Zudem komme die Verjüngung der Bevölkerung nicht voran, führte die Zürcher Soziologin Irene Kriesi an. Weil für viele Frauen der Entscheid für eine eigene Familie nach wie vor ein Verzicht auf die gewünschte Berufslaufbahn bedeute, werde der Kinderwunsch immer weiter nach hinten geschoben – und am Schluss oft gar nicht mehr realisiert.

Mit diesem Problem haben auch andere Industrieländer zu kämpfen: Es gibt sogar Wissenschafter, die gar ein Aussterben der westlichen Hemisphäre befürchten.

Generationenvertrag oder Kampf der Generationen?

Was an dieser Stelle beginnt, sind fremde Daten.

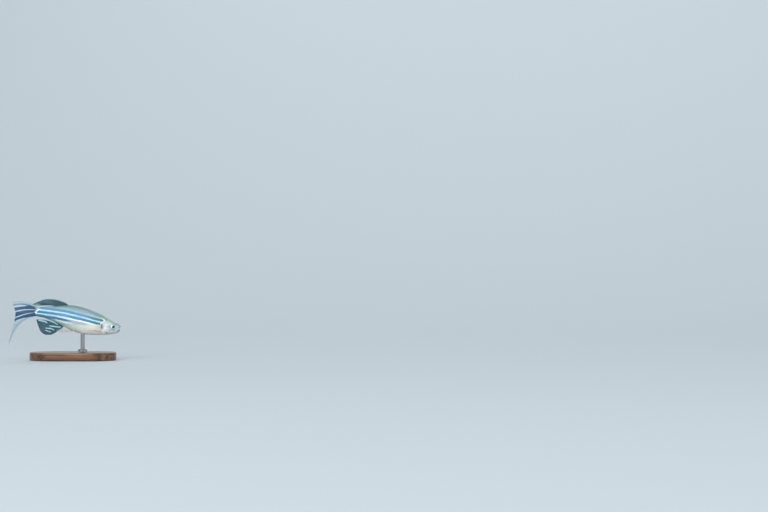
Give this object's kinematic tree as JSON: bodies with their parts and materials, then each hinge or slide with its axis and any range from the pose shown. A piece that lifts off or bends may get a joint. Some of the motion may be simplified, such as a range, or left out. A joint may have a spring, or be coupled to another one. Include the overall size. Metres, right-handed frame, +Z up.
{
  "type": "zebra danio model",
  "caption": "Life-size still model of a striped freshwater danio with long swept fins, nose down, on a rod and a low wooden plinth.",
  "frame": {"origin": "middle of the model's length and width, at the underside of the plinth that it stands on", "axes": "+X the way the fish faces, +Y to the fish's left, +Z up"},
  "size_m": [0.0422, 0.018, 0.0228],
  "materials": {
    "skin": "wet, silvery scaled skin with blue-green stripes",
    "eye": "clear glossy lens over a silver iris and a black pupil",
    "barbel": "smooth, slightly see-through skin",
    "fin": "thin see-through membrane on fine rays",
    "stand_wood": "satin walnut",
    "stand_metal": "fine brushed"
  },
  "bodies": {
    "root": {"head": "skin", "gill_cover_left": "skin", "gill_cover_right": "skin", "trunk": "skin", "tail_stalk": "skin", "eye_left": "eye", "eye_right": "eye", "barbel_upper_left": "barbel", "barbel_upper_right": "barbel", "barbel_corner_left": "barbel", "barbel_corner_right": "barbel", "dorsal_fin": "fin", "anal_fin": "fin", "caudal_fin": "fin", "pelvic_fin_left": "fin", "pelvic_fin_right": "fin", "pectoral_fin_left": "fin", "pectoral_fin_right": "fin", "stand_base": "stand_wood", "stand_rod": "stand_metal", "stand_collar": "stand_metal"}
  },
  "joints": []
}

Wird die Solidarität aufgeweicht, stellt sich sofort die Frage, ob der Generationenvertrag in Gefahr ist. So weit wollen die meisten Politiker und Forscher, die sich mit diesem Thema auseinandersetzen, nicht gehen. Der Lausanner Professor Pierre Gilland warnte jedoch: “Dem Klassenkampf darf aber kein Kampf der Generationen folgen.”

Laut Gilland werden heute 45 Prozent der Sozialausgaben für das Alter ausgegeben respektive umverteilt, was den Zusammenhalt zwischen jung und alt strapaziere. Um diese Solidarität zwischen und innerhalb der Generationen nicht zu gefährden, müsse der unausweichliche Umbau der Sozialwerke die ganze Bevölkerung gleichermassen berücksichtigen.

“Die Alten von morgen…”

Silvia Grossenbacher von der Schweizerischen Koordinationsstelle für Bildungsforschung betonte, dass die Individualisierung und Pluralisierung der Gesellschaft auch vor dem Alter nicht halt mache.

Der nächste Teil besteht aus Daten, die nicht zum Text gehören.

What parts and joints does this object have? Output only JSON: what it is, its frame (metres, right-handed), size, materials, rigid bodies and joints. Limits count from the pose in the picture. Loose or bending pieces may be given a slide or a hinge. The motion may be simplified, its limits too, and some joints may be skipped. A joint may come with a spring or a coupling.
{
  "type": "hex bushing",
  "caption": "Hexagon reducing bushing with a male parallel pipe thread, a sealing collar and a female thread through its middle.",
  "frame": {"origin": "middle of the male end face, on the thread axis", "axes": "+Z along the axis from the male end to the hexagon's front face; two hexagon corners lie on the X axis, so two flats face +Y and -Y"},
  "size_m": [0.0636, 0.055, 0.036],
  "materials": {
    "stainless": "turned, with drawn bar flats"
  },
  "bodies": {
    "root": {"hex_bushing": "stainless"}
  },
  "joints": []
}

Sie warnte vor eindimensionalen Lösungen wie der Erhöhung des Rentenalters oder Rentenkürzungen. “Es ist nicht einzusehen, weshalb ein schlecht verdienender Mensch in einem anstrengenden Beruf länger arbeiten muss, um sich seine Ruhestandsexistenz zu sichern, als ein besser gestellter”, sagte Grossenbacher.

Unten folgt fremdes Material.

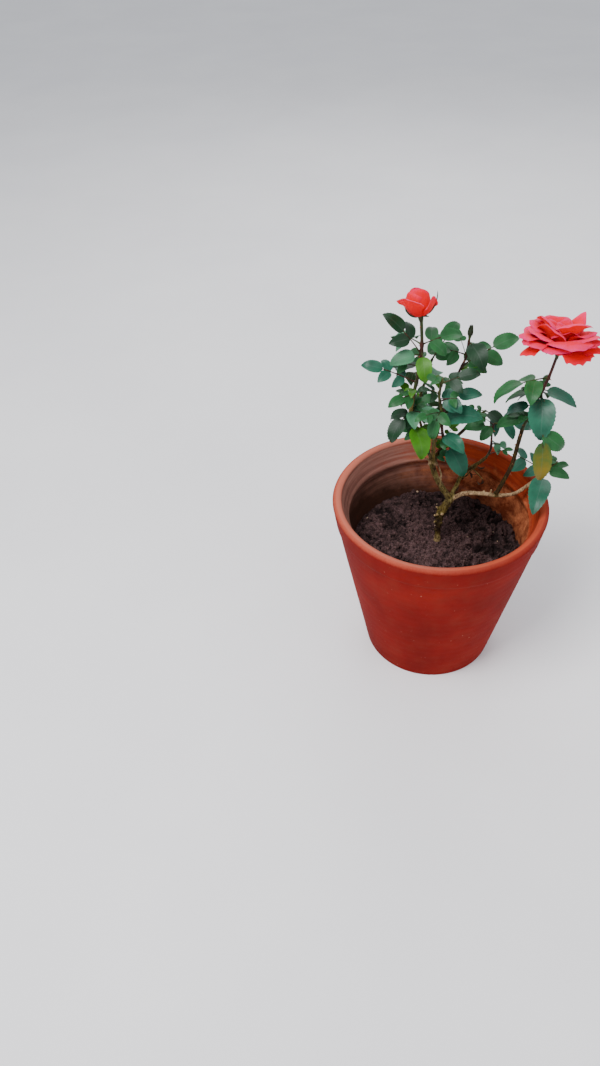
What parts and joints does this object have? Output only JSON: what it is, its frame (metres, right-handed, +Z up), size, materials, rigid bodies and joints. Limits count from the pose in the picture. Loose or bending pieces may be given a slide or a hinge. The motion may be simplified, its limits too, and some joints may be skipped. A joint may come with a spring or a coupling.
{
  "type": "potted rose bush",
  "caption": "Rose bush in a tapering clay pot: a short woody trunk forks into slender boughs that carry leafy shoots and coral blooms.",
  "frame": {"origin": "centre of the pot's flat underside", "axes": "+Z up along the pot's axis, +X to the side of the open bloom, +Y to the back"},
  "size_m": [0.3404, 0.305, 0.5807],
  "materials": {
    "clay": "unglazed fired clay, matt, weathered pale inside the collar",
    "soil": "moist crumbly potting soil, matt",
    "old_wood": "rough olive brown bark with scars",
    "young_wood": "smooth green to red brown rind",
    "foliage": "satin dark green leaves, some yellow green",
    "petals": "soft velvety coral red petals, paler where they roll back"
  },
  "bodies": {
    "root": {"pot": "clay", "soil": "soil", "trunk": "old_wood", "left_bough": "old_wood", "middle_bough": "old_wood", "arching_bough": "old_wood", "right_upright": "young_wood", "back_bough": "young_wood", "left_flower_shoot": "foliage", "centre_shoot": "foliage", "back_shoot": "foliage", "tall_bud_shoot": "foliage", "back_spray": "foliage", "middle_shoot": "foliage", "right_flower_shoot": "foliage", "rim_shoot": "foliage"}
  },
  "joints": []
}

Materielle Sicherheit, ein gepflegtes Beziehungsnetz und eine Aufgabe, die man über die Pensionierung hinaus erfüllen könne, sind laut Grossenbacher für ein “gutes Altern” unerlässlich. Man müsse heute verhindern, dass morgen eine grosse Anzahl alter Menschen in Armut, Einsamkeit und Dumpfheit leben. Denn: “Die Alten von morgen sind – wir!”

Verschiedene Rezepte – unterschiedliche Lösungsansätze

Die verschiedenen Möglichkeiten, die Folgen der Überalterung abzufedern, wurden am Podiumsgespräch diskutiert. Vorschläge wie Programme zur Steigerung der Geburtenrate, kürzere Ausbildungszeiten, späteres Pensionsalter oder verstärkte Zuwanderung erzielten keinen Konsens. Solche Massnahmen könnten allenfalls mildernd wirken, den sozialen Sprengsatz jedoch nicht entschärfen.

Die junge sozialdemokratische Nationalrätin Pascale Bruderer betonte, dass ein gut funktionierender Generationen-Vertrag längst nicht nur finanzielle Aspekte einbeziehen dürfe. Soziale und ökologische Vorbedingungen gehörten auch dazu.

Thomas Held, Direktor der wirtschaftsnahen Denkfabrik Avenir Suisse, rief die jetzigen und künftigen Rentner dazu auf, ihre finanziellen Ansprüche herunterzuschrauben. Die heute in Aussicht gestellten Renten seien viel zu hoch. Held forderte eine verstärkte individuelle Vorsorge.

Die demografische Alterung dürfe nicht als Angstthema demagogisch missbraucht werden, warnte Kurt Seifert von Pro Senectute. Für ihn lautet heute die grosse Herausforderung: “Wie kann soziale Gerechtigkeit in einer alternden und wirtschaftlich nicht mehr expandierenden Gesellschaft geschaffen und erhalten werden?”

Darauf konnte niemand eine zufriedenstellende Antwort geben.

swissinfo, Etienne Strebel, Bern

Seit 1880 sinkt die Säuglingssterblichkeit.
Der Tod ist auch in mittleren Lebensabschnitten seltener geworden.
Ende des 19. Jahrhunderts wurde nur jede zwanzigste Person in der Schweiz älter als 65 Jahre. Heute ist es jede siebte.

Das Prinzip einer gemäss Umlageverfahren finanzierten Altersvorsorge wird als Generationenvertrag definiert (Die jüngere Generation zahlt mit ihren Beiträgen jeweils die Renten der momentan Pensionierten).

Das Aufziehen von Kindern wird teilweise auch als Teil des Generationenvertrags gesehen. Der Generationenvertrag ist kein Vertrag im rechtlichen Sinn.